We made a few changes here, the first was removing the naive approach of just copying the TIB address into W.

This can probably be optimized by renaming some registers, but for now we want to reload TOIN into a temporary, and then load the TOIN address into W, before calling token. This ensures it’ll get the correct buffer address to start with.

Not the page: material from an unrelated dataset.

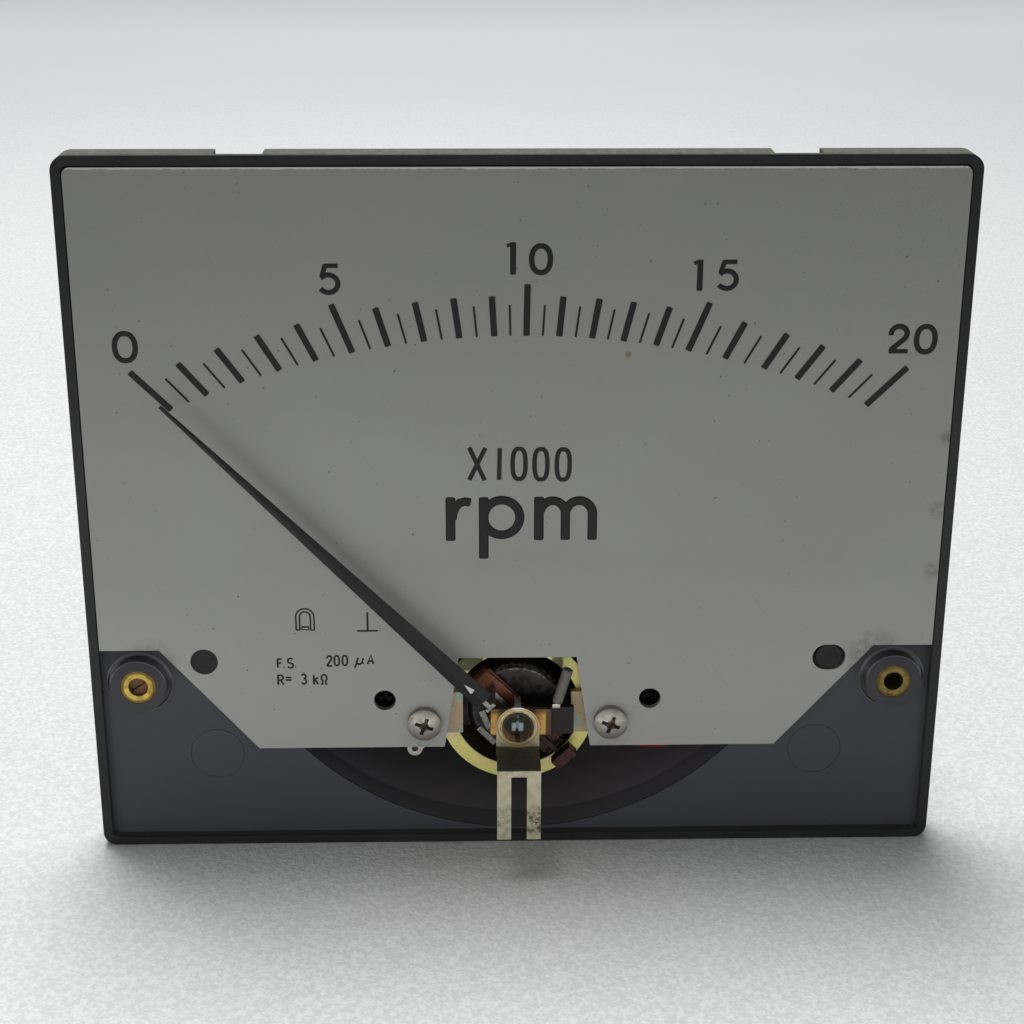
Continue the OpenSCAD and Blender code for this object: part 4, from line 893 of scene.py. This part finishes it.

Once the call returns, we won’t need to reload TOIN because we’ll already have it in W (a0), as well as the token’s size in X (a1). We can just add them together to get the new TOIN address:

-    lw t0, 0(t3)            # load TOIN address value into temporary
-    add t0, t0, a1          # add the size of the token to TOIN
+    add t0, a0, a1          # add the size of the token to TOIN
     sw t0, 0(t3)            # move TOIN to process the next word in the TIB

     # bounds checks on token size
     beqz a1, ok             # ok if token size is 0

This seems to work well. In the event where our token size is 0, because the last character was a space or a 0, then we’re done processing tokens and the bounds check will jump to ok, which re-initializes the TIB before looping back to the interpreter. Note the stack is not reset, so our sp stack pointer will remain and the words we entered in the terminal will have executed and their results will be stored in (or removed from) the stack (assuming they actually modify the stack).

Example:

(gdb) i r sp
sp             0x20004ffc	0x20004ffc
(gdb) x/xw 0x20004ffc
0x20004ffc:	0x00000000
(gdb) c
Continuing.

Breakpoint 1, interpreter_start () at src/09-interpreter.s:11

Now in the terminal I type latest<Enter:

latest ok

And back in GDB:

(gdb) i r sp
sp             0x20004ff8	0x20004ff8
(gdb) x/xw 0x20004ff8
0x20004ff8:	0x080004f8
(gdb) x/xw 0x080004f8
0x80004f8 <word_SEMI>:	0x080004ec

Perfect! There’s the address of the latest word we defined: SEMI.

Closing thoughts

I’m happy I can now execute multiple words from the terminal. The next step is to try and compile words. I’ll also need to ensure we call number so we can store numbers in the stack. I’ll try to focus on those two things in the next session, and see if I can find any bugs in the current implementation. Almost done!